● WORK TO BE COMPLETED
Which lines run from the first one up to and including the one with "import Sketcher"? Print exactly those.

● GIVEN INFORMATION
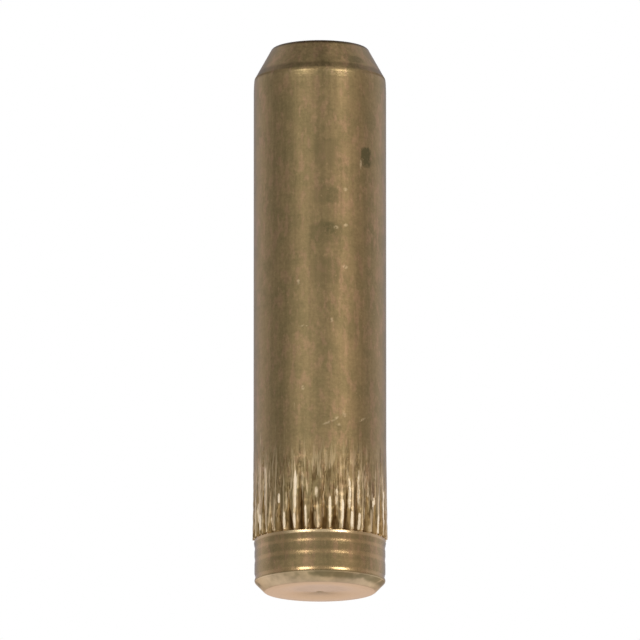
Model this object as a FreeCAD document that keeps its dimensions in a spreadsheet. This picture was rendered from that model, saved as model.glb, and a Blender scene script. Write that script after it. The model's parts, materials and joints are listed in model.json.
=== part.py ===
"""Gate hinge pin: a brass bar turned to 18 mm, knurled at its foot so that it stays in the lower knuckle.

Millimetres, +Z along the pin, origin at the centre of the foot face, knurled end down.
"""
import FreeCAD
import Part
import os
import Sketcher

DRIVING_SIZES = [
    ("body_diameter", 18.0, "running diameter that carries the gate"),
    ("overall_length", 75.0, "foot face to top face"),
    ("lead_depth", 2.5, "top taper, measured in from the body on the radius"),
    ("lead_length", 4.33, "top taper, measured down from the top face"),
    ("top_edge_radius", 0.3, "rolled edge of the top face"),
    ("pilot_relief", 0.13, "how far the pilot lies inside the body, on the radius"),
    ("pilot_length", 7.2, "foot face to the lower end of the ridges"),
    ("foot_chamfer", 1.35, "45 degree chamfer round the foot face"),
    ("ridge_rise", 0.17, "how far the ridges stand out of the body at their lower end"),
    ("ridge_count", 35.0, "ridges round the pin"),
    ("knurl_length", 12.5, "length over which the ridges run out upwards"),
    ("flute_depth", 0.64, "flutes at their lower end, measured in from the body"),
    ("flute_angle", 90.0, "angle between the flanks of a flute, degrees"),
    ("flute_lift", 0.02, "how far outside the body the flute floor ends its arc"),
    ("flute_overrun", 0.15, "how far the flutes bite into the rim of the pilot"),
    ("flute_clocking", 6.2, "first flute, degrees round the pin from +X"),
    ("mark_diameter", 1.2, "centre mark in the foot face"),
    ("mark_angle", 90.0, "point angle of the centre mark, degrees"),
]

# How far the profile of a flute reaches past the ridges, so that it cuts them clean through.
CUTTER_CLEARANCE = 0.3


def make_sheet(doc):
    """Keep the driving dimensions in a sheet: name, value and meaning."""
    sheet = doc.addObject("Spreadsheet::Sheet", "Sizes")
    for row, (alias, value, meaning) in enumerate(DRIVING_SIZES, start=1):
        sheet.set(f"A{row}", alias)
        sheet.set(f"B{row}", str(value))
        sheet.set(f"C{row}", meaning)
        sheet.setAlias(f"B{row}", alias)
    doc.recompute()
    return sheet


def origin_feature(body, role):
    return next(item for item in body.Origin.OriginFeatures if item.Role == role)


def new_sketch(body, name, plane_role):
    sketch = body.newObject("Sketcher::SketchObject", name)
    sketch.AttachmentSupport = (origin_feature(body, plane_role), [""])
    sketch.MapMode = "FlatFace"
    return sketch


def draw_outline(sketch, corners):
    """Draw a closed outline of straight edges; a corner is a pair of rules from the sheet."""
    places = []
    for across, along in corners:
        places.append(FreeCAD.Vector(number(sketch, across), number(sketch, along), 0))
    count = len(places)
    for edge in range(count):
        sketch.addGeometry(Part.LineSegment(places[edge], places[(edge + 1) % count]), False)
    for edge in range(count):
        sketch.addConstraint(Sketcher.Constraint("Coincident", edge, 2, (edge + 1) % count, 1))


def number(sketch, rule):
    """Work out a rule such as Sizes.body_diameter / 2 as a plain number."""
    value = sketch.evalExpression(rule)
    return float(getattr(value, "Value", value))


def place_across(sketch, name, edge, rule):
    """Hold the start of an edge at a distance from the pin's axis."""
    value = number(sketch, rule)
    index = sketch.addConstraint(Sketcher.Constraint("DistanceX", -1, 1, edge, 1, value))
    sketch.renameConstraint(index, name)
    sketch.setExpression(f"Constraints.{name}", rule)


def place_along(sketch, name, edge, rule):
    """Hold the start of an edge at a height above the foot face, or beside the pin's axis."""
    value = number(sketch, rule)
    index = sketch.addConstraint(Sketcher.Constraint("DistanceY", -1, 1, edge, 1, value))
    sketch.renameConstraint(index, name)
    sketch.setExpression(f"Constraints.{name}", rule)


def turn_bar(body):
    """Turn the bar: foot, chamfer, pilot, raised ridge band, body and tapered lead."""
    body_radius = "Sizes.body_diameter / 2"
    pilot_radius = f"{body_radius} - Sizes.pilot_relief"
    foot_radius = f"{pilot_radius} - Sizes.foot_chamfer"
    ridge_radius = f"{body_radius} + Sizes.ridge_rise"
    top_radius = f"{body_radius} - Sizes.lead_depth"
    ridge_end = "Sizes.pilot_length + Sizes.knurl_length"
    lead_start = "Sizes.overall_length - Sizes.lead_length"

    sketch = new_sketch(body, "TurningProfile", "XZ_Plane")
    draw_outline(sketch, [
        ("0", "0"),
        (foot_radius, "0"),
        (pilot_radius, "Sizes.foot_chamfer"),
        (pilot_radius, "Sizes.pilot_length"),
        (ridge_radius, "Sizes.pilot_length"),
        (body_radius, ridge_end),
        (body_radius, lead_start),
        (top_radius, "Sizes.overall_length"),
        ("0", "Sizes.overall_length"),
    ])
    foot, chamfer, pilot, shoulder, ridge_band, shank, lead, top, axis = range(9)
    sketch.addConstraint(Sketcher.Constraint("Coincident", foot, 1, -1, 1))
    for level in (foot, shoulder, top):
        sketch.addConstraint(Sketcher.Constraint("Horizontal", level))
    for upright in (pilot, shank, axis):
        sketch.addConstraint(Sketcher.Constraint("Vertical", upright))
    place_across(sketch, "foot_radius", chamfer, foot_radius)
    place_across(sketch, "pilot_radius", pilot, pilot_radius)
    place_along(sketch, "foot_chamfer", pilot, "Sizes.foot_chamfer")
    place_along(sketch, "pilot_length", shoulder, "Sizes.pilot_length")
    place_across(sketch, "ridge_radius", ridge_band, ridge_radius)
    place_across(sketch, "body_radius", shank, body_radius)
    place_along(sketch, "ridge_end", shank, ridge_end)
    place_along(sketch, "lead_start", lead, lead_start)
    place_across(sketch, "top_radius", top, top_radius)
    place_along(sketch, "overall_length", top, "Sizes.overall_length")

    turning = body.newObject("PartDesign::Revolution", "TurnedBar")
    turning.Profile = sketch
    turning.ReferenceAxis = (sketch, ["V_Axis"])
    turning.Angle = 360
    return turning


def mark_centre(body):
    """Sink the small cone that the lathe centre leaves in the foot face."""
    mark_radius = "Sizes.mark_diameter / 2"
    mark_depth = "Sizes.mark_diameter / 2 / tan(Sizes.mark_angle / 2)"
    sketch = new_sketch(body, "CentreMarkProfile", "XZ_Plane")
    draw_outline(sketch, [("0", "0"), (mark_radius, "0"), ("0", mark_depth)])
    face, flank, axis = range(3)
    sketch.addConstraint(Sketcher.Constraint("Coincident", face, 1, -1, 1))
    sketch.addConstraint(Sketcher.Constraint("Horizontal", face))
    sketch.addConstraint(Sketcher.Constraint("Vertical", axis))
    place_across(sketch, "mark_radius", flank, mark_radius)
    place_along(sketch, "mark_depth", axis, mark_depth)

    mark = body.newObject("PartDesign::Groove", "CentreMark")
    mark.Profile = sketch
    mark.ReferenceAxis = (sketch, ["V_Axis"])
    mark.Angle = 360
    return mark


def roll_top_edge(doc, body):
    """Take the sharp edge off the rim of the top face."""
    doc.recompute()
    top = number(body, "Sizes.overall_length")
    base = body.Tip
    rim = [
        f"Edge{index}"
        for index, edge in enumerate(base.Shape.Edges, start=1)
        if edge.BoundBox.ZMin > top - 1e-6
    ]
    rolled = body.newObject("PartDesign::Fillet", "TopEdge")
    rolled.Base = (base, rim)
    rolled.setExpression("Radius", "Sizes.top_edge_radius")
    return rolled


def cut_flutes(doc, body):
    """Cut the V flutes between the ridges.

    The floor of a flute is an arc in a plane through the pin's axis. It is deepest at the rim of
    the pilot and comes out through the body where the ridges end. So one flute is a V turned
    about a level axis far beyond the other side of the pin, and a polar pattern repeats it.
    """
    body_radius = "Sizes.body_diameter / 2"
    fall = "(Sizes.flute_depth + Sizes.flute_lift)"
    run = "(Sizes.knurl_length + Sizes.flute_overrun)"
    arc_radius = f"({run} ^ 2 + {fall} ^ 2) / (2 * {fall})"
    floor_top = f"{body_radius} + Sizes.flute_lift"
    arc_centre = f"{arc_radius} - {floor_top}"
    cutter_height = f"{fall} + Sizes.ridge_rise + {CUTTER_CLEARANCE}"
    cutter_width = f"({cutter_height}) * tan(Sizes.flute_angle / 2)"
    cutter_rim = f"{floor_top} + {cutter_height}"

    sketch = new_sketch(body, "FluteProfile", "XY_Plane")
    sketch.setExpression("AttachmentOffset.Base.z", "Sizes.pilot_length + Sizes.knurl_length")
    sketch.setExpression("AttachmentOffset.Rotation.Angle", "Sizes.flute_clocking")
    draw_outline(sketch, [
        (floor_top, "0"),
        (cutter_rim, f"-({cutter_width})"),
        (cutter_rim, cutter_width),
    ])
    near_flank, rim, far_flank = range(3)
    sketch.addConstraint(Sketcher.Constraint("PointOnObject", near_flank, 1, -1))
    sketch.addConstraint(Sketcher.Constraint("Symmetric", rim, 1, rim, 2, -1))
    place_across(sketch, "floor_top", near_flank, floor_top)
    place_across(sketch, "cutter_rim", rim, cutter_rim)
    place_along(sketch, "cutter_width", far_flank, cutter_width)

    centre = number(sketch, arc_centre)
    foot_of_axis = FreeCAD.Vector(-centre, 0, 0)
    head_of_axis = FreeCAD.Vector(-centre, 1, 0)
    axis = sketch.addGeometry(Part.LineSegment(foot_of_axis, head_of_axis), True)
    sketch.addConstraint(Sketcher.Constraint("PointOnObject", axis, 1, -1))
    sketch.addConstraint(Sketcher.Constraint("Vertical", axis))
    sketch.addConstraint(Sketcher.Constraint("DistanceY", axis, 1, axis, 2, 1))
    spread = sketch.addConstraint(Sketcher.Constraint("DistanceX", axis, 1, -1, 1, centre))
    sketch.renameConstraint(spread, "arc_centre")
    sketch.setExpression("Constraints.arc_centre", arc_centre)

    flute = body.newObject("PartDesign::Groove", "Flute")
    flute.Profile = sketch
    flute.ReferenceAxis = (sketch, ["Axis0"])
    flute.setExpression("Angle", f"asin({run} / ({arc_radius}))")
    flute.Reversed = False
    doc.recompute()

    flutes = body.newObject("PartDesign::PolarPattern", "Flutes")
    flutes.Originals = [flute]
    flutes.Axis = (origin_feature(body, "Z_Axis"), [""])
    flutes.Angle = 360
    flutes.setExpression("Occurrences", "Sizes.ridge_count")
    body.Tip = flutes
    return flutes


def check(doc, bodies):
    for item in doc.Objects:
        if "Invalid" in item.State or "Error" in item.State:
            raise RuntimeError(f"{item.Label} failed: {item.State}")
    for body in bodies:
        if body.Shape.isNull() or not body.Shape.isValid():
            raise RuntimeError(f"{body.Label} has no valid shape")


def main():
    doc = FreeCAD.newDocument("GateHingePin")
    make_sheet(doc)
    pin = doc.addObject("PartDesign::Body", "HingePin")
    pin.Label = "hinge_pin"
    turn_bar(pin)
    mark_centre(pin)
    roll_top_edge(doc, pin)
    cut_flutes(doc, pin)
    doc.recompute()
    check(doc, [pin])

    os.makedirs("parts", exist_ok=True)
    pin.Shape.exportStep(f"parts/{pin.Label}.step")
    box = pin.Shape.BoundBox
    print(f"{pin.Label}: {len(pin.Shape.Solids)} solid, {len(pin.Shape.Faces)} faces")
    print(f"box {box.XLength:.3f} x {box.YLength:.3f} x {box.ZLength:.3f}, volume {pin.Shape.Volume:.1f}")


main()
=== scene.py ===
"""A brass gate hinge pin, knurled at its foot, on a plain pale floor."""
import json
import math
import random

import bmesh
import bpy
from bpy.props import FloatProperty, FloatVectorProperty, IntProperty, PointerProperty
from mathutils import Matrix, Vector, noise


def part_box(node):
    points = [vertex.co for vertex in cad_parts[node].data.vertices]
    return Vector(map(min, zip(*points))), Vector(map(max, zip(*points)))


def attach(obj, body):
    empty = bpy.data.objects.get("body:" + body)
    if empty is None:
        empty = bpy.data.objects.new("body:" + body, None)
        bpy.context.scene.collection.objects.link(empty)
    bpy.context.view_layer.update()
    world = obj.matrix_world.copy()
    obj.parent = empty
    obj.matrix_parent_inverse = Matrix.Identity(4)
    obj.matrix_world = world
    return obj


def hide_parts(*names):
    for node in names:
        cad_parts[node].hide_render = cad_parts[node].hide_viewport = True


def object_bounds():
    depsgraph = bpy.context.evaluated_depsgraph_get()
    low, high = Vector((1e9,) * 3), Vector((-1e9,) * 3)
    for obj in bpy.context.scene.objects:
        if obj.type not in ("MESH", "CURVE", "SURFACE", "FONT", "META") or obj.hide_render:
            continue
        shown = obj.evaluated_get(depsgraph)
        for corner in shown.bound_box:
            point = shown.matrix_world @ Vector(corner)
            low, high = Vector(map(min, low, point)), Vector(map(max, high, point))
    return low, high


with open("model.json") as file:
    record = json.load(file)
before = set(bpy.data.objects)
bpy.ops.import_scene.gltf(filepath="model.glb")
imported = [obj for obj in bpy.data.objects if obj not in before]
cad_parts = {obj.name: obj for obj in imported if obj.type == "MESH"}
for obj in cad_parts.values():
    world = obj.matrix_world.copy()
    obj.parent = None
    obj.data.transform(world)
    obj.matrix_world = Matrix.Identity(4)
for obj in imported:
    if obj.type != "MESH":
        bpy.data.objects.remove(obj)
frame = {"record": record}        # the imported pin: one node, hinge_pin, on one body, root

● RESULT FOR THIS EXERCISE
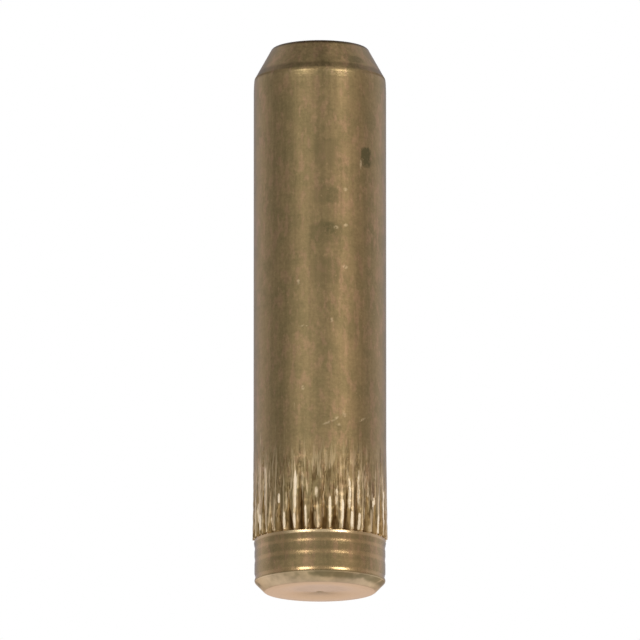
Model this object as a FreeCAD document that keeps its dimensions in a spreadsheet. This picture was rendered from that model, saved as model.glb, and a Blender scene script. Write that script after it. The model's parts, materials and joints are listed in model.json.
=== part.py ===
"""Gate hinge pin: a brass bar turned to 18 mm, knurled at its foot so that it stays in the lower knuckle.

Millimetres, +Z along the pin, origin at the centre of the foot face, knurled end down.
"""
import FreeCAD
import Part
import os
import Sketcher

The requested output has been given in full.